### [DATA LINES]

┌────────

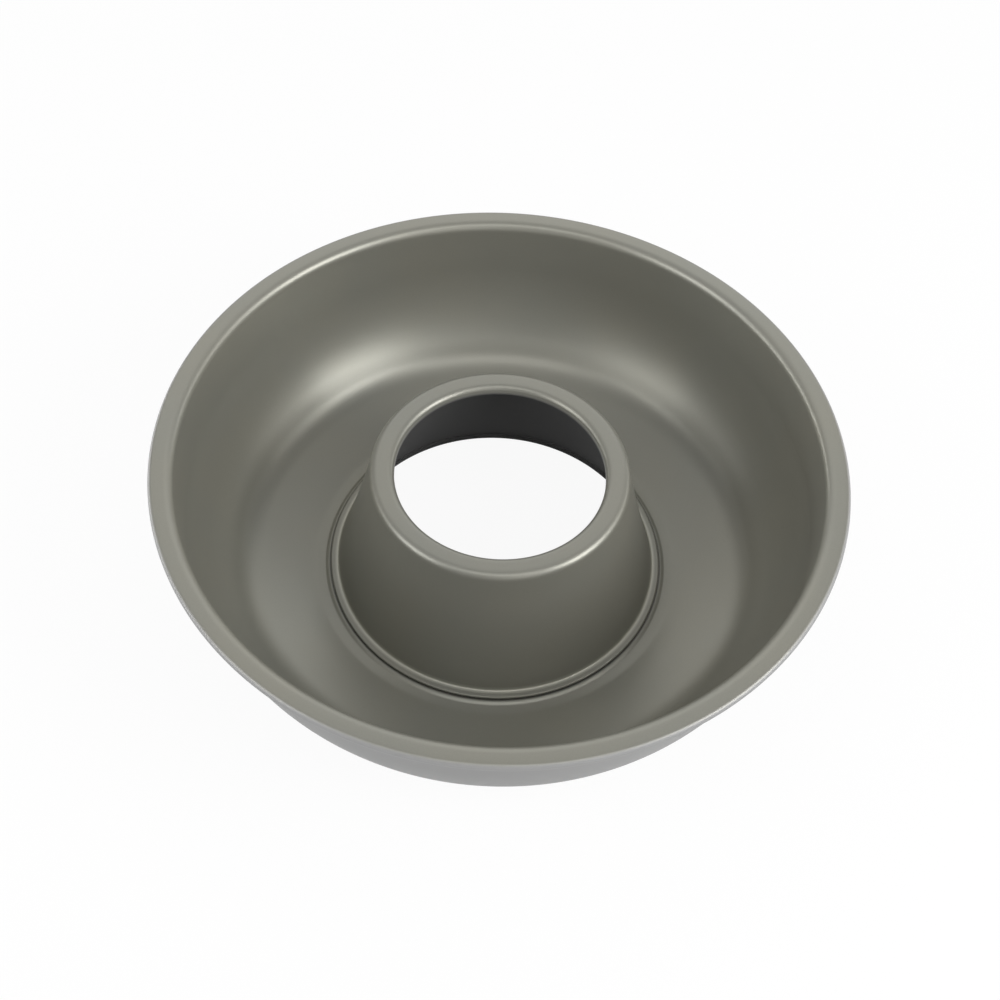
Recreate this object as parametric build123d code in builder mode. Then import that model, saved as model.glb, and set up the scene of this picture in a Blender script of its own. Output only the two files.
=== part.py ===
from build123d import *
import os
from math import atan2, cos, hypot, radians, tan

# Ring cake pan of coated sheet steel, in millimetres.
# The origin is on the pan's axis, on the surface that the pan stands on.
# Both pieces are bent from thin sheet, so each one is drawn as the line in the
# middle of its sheet, from the hole outwards, and turned about the axis.
# Radii, widths and heights are of the surfaces that show from above.

# Sheets and the folded seam that joins them
body_sheet = 0.6
tube_sheet = 0.6
seam_gap = 0.05
fold_gap = 0.1

# Centre tube: an open cone with a flat ring on top and a folded foot
tube_height = 63.5
mouth_radius = 43.3
mouth_round = 2.9
lip_edge = 1.1
ring_width = 9.7
shoulder_round = 3.5
waist_depth = 1.4
waist_share = 0.8
foot_radius = 68.7
foot_round = 0.8
bead_width = 3.3
neck_step = 0.95
neck_bend = 0.25
flare_width = 2.75

# Pan body, from the raised seat under the tube's bead out to the rolled rim
seat_margin = 1.0
step_width = 1.2
step_round = 0.8
base_width = 4.2
floor_share = 0.58
floor_rise = 7.2
floor_round = 8.0
side_height = 23.4
bend_share = 0.2
wall_share = 0.6
rim_radius = 140.0
pan_height = 75.2
rim_width = 9.5
rim_round = 4.0
curl_radius = 2.5
wall_draft = 2.5
curl_turn = 270

half_body = body_sheet / 2
half_tube = tube_sheet / 2

# Radii of the tube and of its seam, outwards from the mouth
shoulder_radius = mouth_radius + ring_width
neck_radius = foot_radius - neck_step
flare_radius = neck_radius + flare_width
bead_radius = foot_radius + bead_width

# Heights of the seam's layers, from the standing surface up: the tube's flare,
# the pan's seat, and the two leaves of the tube's folded bead
flare_line = seam_gap + half_tube
seat_line = seam_gap + tube_sheet + seam_gap + half_body
lower_leaf = seat_line + half_body + seam_gap + half_tube
upper_leaf = lower_leaf + tube_sheet + fold_gap
fold_line = (tube_sheet + fold_gap) / 2

# The tube's neck passes down through the hole in the pan's seat, and the seat
# reaches out past the bead that lies on it
hole_radius = neck_radius + seam_gap
seat_radius = bead_radius + seat_margin
step_radius = seat_radius + step_width
rim_line = pan_height - half_body
slope = radians(wall_draft)


def wall_line(height):
    # Radius of the middle of the wall's sheet at a height
    inside = rim_radius - rim_width - (pan_height - height) * tan(slope)
    return inside + half_body / cos(slope)


# From the narrow flat base the floor climbs gently to a bend. A steeper side goes on
# from the bend, and a long curve turns it up into the wall. Each of these two curves
# takes a share of the side's length
floor_start = step_radius + base_width
floor_width = floor_share * (wall_line(half_body) - floor_start)
bend_radius = floor_start + floor_width
bend_height = half_body + floor_rise
corner_height = bend_height + side_height
side_width = wall_line(corner_height) - bend_radius
side_length = hypot(side_width, side_height)
floor_slope = atan2(floor_rise, floor_width)
side_slope = atan2(side_height, side_width)
bend_curve = bend_share * side_length / tan((side_slope - floor_slope) / 2)
wall_curve = wall_share * side_length / tan((radians(90) - slope - side_slope) / 2)

with BuildPart() as pan_body:
    with BuildSketch(Plane.XZ) as body_section:
        with BuildLine() as body_middle:
            bowl = FilletPolyline(
                (hole_radius + half_body, seat_line),
                (seat_radius, seat_line),
                (step_radius, half_body),
                (floor_start, half_body),
                (bend_radius, bend_height),
                (wall_line(corner_height), corner_height),
                (wall_line(rim_line), rim_line),
                (rim_radius - curl_radius, rim_line),
                radius=(
                    step_round,
                    step_round,
                    floor_round,
                    bend_curve,
                    wall_curve,
                    rim_round - half_body,
                ),
            )
            JernArc(bowl @ 1, bowl % 1, curl_radius - half_body, -curl_turn)
            offset(amount=half_body)
        make_face()
    revolve(axis=Axis.Z)

# The tube's wall is drawn in at a shallow waist half way down, and a long curve
# round the waist leaves it nearly straight
wall_width = foot_radius - shoulder_radius
wall_height = tube_height - upper_leaf
wall_length = hypot(wall_width, wall_height)
waist_radius = shoulder_radius + wall_width / 2 - waist_depth
waist_curve = waist_share * wall_length**2 / (4 * waist_depth)

with BuildPart() as centre_tube:
    with BuildSketch(Plane.XZ) as tube_section:
        with BuildLine() as tube_middle:
            cone = FilletPolyline(
                (mouth_radius + half_tube, tube_height - mouth_round - lip_edge),
                (mouth_radius + half_tube, tube_height - half_tube),
                (shoulder_radius - half_tube, tube_height - half_tube),
                (waist_radius - half_tube, upper_leaf + wall_height / 2),
                (foot_radius - half_tube, upper_leaf),
                (bead_radius - half_tube - fold_line, upper_leaf),
                radius=(
                    mouth_round - half_tube,
                    shoulder_round - half_tube,
                    waist_curve,
                    foot_round + half_tube,
                ),
            )
            fold = JernArc(cone @ 1, cone % 1, fold_line, -180)
            FilletPolyline(
                fold @ 1,
                (neck_radius - half_tube, lower_leaf),
                (neck_radius - half_tube, flare_line),
                (flare_radius - half_tube, flare_line),
                radius=neck_bend + half_tube,
            )
            offset(amount=half_tube)
        make_face()
    revolve(axis=Axis.Z)

pan_body.part.label = "pan_body"
centre_tube.part.label = "centre_tube"

os.makedirs("parts", exist_ok=True)
export_step(pan_body.part, "parts/pan_body.step")
export_step(centre_tube.part, "parts/centre_tube.step")
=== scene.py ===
import math

import bpy
import numpy as np
from mathutils import Matrix, Vector


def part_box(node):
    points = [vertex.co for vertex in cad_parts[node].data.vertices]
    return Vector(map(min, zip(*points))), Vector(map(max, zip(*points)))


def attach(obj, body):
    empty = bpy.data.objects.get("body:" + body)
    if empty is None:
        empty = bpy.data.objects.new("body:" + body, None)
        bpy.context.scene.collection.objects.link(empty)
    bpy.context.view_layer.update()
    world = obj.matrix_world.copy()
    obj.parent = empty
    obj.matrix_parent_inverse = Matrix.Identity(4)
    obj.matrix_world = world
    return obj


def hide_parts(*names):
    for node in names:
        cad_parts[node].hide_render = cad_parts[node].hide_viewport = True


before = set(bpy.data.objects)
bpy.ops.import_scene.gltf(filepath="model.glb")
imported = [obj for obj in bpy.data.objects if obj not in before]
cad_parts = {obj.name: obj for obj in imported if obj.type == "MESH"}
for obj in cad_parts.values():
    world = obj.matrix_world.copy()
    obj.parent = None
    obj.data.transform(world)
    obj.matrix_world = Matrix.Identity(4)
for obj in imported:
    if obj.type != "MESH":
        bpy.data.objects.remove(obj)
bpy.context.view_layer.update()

mm = 0.001
panLow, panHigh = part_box("pan_body")
tubeLow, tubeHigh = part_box("centre_tube")


# Sheet metal turned about the pan's axis

def addRun(places, headings, start, end, spacing):
    # Even steps along a straight run, without its first point where it goes on from another
    length = np.linalg.norm(end - start)
    count = max(1, math.ceil(length / spacing))
    share = np.linspace(0, 1, count + 1)[1 if places else 0:, None]
    places.append(start + (end - start) * share)
    headings.append(np.repeat(((end - start) / length)[None], len(share), axis=0))


def addArc(places, headings, start, way, radius, turn, turnStep, spacing):
    # Steps round an arc: its centre lies one radius to the side that the line turns to,
    # and the spoke from the centre to the start is turned a little at a time
    count = max(2, math.ceil(abs(turn) / turnStep), math.ceil(abs(turn) * radius / spacing))
    angles = np.linspace(0, turn, count + 1)[1:]
    cos, sin = np.cos(angles)[:, None], np.sin(angles)[:, None]
    across = np.array([-way[1], way[0]])
    centre = start + across * math.copysign(radius, turn)
    spoke = start - centre
    places.append(centre + spoke * cos + np.array([-spoke[1], spoke[0]]) * sin)
    headings.append(way * cos + across * sin)


def bentLine(points, radii, spacing, turnStep):
    # Straight runs joined by arcs: a corner is cut back by its radius times the tangent
    # of half its turn. Gives the places along the line and its heading at each of them
    points = np.array(points, float)
    runs = np.diff(points, axis=0)
    ways = runs / np.linalg.norm(runs, axis=1)[:, None]
    places, headings = [], []
    start = points[0]
    for corner, radius, before, after in zip(points[1:-1], radii, ways[:-1], ways[1:]):
        turn = math.atan2(before[0] * after[1] - before[1] * after[0], before @ after)
        cut = radius * math.tan(abs(turn) / 2)
        addRun(places, headings, start, corner - before * cut, spacing)
        addArc(places, headings, corner - before * cut, before, radius, turn, turnStep, spacing)
        start = corner + after * cut
    addRun(places, headings, start, points[-1], spacing)
    return places, headings


def sheetOutline(places, headings, thickness, capSteps):
    # Both faces of a sheet, half its thickness to each side of its middle line along the
    # line's normal, closed by a half circle at each end. Side is 0 on the face to the
    # left of the line and 1 on the face to its right
    places, headings = np.concatenate(places), np.concatenate(headings)
    normals = np.column_stack([-headings[:, 1], headings[:, 0]]) * thickness / 2
    ahead = headings * thickness / 2
    angles = np.linspace(0, math.pi, capSteps + 1)[1:-1, None]
    endCap = places[-1] + normals[-1] * np.cos(angles) + ahead[-1] * np.sin(angles)
    startCap = places[0] - normals[0] * np.cos(angles) - ahead[0] * np.sin(angles)
    outline = np.concatenate([places + normals, endCap, (places - normals)[::-1], startCap])
    capSide = np.linspace(0, 1, capSteps + 1)[1:-1]
    side = np.concatenate([np.zeros(len(places)), capSide, np.ones(len(places)), 1 - capSide])
    return outline, side


def smoothStep(low, high, value):
    # 0 below low, 1 above high, and an even S between them
    share = np.clip((value - low) / (high - low), 0, 1)
    return share * share * (3 - 2 * share)


def turnedMesh(name, outline, steps, unevenness, attributes):
    # A closed outline carried round the axis: x and y are the outline's radius times the
    # cosine and sine of the angle. Long low waves move the sheet in and down a little
    angles = np.arange(steps) * 2 * math.pi / steps
    radius, height = outline[:, :1], outline[:, 1:]
    wave = np.zeros((len(outline), steps))
    for order, alongTurns, phase in unevenness["waves"]:
        along = alongTurns * (radius + height) / (100 * mm)
        wave = wave + (1 + np.sin(order * angles[None] + along * 2 * math.pi + phase)) / 2
    wave = wave * unevenness["depth"] * mm / len(unevenness["waves"])
    radii = radius - wave * unevenness["inwardShare"]
    heights = np.where(height > unevenness["stillHeight"] * mm, height - wave, height)
    points = np.stack([radii * np.cos(angles), radii * np.sin(angles), heights], axis=-1)
    row = np.arange(len(outline))[:, None] * steps
    nextRow = np.roll(row, -1, axis=0)
    column = np.arange(steps)[None]
    nextColumn = np.roll(column, -1, axis=1)
    quads = np.stack([row + column, row + nextColumn, nextRow + nextColumn, nextRow + column], axis=-1)
    mesh = bpy.data.meshes.new(name)
    mesh.from_pydata(points.reshape(-1, 3), [], quads.reshape(-1, 4).tolist())
    mesh.polygons.foreach_set("use_smooth", np.ones(len(mesh.polygons), bool))
    for attribute, values in attributes.items():
        data = mesh.attributes.new(attribute, "FLOAT", "POINT").data
        data.foreach_set("value", np.repeat(values, steps).astype(np.float32))
    mesh.update()
    piece = bpy.data.objects.new(name, mesh)
    bpy.context.collection.objects.link(piece)
    return piece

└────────

Nothing but the lines from the one with "offset(amount=half_tube)" to the one with "headings.append(np.repeat(((end - start)" should be echoed, both of them included, exactly as written.

### [RESPONSE FOR THIS EXERCISE]
            offset(amount=half_tube)
        make_face()
    revolve(axis=Axis.Z)

pan_body.part.label = "pan_body"
centre_tube.part.label = "centre_tube"

os.makedirs("parts", exist_ok=True)
export_step(pan_body.part, "parts/pan_body.step")
export_step(centre_tube.part, "parts/centre_tube.step")
=== scene.py ===
import math

import bpy
import numpy as np
from mathutils import Matrix, Vector


def part_box(node):
    points = [vertex.co for vertex in cad_parts[node].data.vertices]
    return Vector(map(min, zip(*points))), Vector(map(max, zip(*points)))


def attach(obj, body):
    empty = bpy.data.objects.get("body:" + body)
    if empty is None:
        empty = bpy.data.objects.new("body:" + body, None)
        bpy.context.scene.collection.objects.link(empty)
    bpy.context.view_layer.update()
    world = obj.matrix_world.copy()
    obj.parent = empty
    obj.matrix_parent_inverse = Matrix.Identity(4)
    obj.matrix_world = world
    return obj


def hide_parts(*names):
    for node in names:
        cad_parts[node].hide_render = cad_parts[node].hide_viewport = True


before = set(bpy.data.objects)
bpy.ops.import_scene.gltf(filepath="model.glb")
imported = [obj for obj in bpy.data.objects if obj not in before]
cad_parts = {obj.name: obj for obj in imported if obj.type == "MESH"}
for obj in cad_parts.values():
    world = obj.matrix_world.copy()
    obj.parent = None
    obj.data.transform(world)
    obj.matrix_world = Matrix.Identity(4)
for obj in imported:
    if obj.type != "MESH":
        bpy.data.objects.remove(obj)
bpy.context.view_layer.update()

mm = 0.001
panLow, panHigh = part_box("pan_body")
tubeLow, tubeHigh = part_box("centre_tube")


# Sheet metal turned about the pan's axis

def addRun(places, headings, start, end, spacing):
    # Even steps along a straight run, without its first point where it goes on from another
    length = np.linalg.norm(end - start)
    count = max(1, math.ceil(length / spacing))
    share = np.linspace(0, 1, count + 1)[1 if places else 0:, None]
    places.append(start + (end - start) * share)
    headings.append(np.repeat(((end - start) / length)[None], len(share), axis=0))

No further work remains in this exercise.